● Problem description
Pull out the lines from the line containing "Reconstruct the object" through the line containing "LINING_STEP = 0.0013", both lines included, and copy them exactly.

____ Task inputs

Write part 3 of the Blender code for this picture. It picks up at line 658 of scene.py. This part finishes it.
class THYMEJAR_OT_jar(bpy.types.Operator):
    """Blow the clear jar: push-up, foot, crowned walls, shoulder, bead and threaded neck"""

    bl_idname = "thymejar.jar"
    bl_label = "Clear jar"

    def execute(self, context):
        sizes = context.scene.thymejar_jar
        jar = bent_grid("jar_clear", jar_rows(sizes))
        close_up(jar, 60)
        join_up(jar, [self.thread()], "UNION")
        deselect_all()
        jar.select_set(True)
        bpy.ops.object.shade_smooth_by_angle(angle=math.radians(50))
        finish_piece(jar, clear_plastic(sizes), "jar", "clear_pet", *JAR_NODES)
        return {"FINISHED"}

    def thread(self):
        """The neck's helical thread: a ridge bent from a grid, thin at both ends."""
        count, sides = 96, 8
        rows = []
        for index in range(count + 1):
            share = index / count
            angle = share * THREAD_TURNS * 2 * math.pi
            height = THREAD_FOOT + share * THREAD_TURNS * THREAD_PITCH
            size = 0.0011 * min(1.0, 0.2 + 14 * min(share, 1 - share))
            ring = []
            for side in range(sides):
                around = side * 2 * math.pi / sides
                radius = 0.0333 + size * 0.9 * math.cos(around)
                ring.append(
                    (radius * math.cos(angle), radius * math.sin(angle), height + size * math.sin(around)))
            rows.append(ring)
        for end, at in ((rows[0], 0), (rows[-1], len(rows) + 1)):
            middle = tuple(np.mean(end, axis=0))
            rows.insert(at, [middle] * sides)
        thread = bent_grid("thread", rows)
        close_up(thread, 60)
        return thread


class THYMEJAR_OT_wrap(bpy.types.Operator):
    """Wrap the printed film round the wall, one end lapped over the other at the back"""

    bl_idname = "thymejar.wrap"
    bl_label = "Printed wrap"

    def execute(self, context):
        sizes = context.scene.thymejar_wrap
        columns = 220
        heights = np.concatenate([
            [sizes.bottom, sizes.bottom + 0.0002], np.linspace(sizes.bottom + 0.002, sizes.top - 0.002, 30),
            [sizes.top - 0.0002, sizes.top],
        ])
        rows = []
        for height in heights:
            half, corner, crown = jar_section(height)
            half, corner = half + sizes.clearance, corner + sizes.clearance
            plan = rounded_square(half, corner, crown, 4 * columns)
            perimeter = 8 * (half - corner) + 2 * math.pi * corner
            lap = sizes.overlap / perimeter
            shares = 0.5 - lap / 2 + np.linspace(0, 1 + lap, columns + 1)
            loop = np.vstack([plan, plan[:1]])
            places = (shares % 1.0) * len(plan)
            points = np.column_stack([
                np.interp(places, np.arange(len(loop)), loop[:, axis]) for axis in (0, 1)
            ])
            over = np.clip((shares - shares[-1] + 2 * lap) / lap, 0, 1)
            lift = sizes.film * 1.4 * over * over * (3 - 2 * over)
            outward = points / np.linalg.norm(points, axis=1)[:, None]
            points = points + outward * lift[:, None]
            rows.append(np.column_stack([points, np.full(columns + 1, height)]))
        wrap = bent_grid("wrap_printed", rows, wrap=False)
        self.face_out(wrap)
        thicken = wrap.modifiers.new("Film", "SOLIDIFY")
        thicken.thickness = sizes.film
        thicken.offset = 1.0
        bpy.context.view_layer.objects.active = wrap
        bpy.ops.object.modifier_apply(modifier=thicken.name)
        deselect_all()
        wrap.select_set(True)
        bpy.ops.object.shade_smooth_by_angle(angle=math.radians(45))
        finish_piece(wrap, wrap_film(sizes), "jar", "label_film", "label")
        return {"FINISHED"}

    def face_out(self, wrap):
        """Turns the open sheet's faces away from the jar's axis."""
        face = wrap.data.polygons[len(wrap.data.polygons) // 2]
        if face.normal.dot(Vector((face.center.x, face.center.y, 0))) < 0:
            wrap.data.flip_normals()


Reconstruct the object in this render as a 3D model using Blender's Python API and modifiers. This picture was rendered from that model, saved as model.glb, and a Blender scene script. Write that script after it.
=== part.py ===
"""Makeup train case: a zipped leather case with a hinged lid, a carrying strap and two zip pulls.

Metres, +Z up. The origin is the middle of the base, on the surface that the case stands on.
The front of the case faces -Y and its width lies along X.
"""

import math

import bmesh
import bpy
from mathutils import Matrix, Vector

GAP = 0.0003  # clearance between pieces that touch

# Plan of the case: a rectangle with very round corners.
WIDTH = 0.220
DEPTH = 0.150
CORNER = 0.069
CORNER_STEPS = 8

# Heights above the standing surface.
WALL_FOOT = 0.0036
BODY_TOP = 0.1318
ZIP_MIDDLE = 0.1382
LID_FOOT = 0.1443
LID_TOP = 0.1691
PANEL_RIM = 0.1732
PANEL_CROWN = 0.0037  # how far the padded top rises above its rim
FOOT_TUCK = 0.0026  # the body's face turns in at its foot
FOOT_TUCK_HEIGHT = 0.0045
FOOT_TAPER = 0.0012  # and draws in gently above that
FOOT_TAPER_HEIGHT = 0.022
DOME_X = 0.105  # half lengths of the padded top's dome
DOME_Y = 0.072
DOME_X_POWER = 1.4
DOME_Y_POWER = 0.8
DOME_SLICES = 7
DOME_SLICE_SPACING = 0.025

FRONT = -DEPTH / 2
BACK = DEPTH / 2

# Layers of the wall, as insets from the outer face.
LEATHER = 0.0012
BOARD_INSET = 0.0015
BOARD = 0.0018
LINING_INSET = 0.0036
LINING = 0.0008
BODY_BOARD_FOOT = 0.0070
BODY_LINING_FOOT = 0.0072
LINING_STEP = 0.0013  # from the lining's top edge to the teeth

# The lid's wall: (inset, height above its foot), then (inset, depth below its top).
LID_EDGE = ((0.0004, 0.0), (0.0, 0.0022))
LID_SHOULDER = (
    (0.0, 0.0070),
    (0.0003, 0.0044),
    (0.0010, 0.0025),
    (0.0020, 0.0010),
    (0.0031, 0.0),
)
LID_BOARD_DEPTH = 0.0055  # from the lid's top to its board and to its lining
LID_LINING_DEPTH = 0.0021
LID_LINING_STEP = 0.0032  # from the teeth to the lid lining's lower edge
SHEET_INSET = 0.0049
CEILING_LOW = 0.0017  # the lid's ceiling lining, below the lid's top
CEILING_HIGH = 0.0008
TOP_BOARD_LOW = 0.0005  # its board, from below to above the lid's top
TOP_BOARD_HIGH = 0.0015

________

● Reply to the task
Reconstruct the object in this render as a 3D model using Blender's Python API and modifiers. This picture was rendered from that model, saved as model.glb, and a Blender scene script. Write that script after it.
=== part.py ===
"""Makeup train case: a zipped leather case with a hinged lid, a carrying strap and two zip pulls.

Metres, +Z up. The origin is the middle of the base, on the surface that the case stands on.
The front of the case faces -Y and its width lies along X.
"""

import math

import bmesh
import bpy
from mathutils import Matrix, Vector

GAP = 0.0003  # clearance between pieces that touch

# Plan of the case: a rectangle with very round corners.
WIDTH = 0.220
DEPTH = 0.150
CORNER = 0.069
CORNER_STEPS = 8

# Heights above the standing surface.
WALL_FOOT = 0.0036
BODY_TOP = 0.1318
ZIP_MIDDLE = 0.1382
LID_FOOT = 0.1443
LID_TOP = 0.1691
PANEL_RIM = 0.1732
PANEL_CROWN = 0.0037  # how far the padded top rises above its rim
FOOT_TUCK = 0.0026  # the body's face turns in at its foot
FOOT_TUCK_HEIGHT = 0.0045
FOOT_TAPER = 0.0012  # and draws in gently above that
FOOT_TAPER_HEIGHT = 0.022
DOME_X = 0.105  # half lengths of the padded top's dome
DOME_Y = 0.072
DOME_X_POWER = 1.4
DOME_Y_POWER = 0.8
DOME_SLICES = 7
DOME_SLICE_SPACING = 0.025

FRONT = -DEPTH / 2
BACK = DEPTH / 2

# Layers of the wall, as insets from the outer face.
LEATHER = 0.0012
BOARD_INSET = 0.0015
BOARD = 0.0018
LINING_INSET = 0.0036
LINING = 0.0008
BODY_BOARD_FOOT = 0.0070
BODY_LINING_FOOT = 0.0072
LINING_STEP = 0.0013  # from the lining's top edge to the teeth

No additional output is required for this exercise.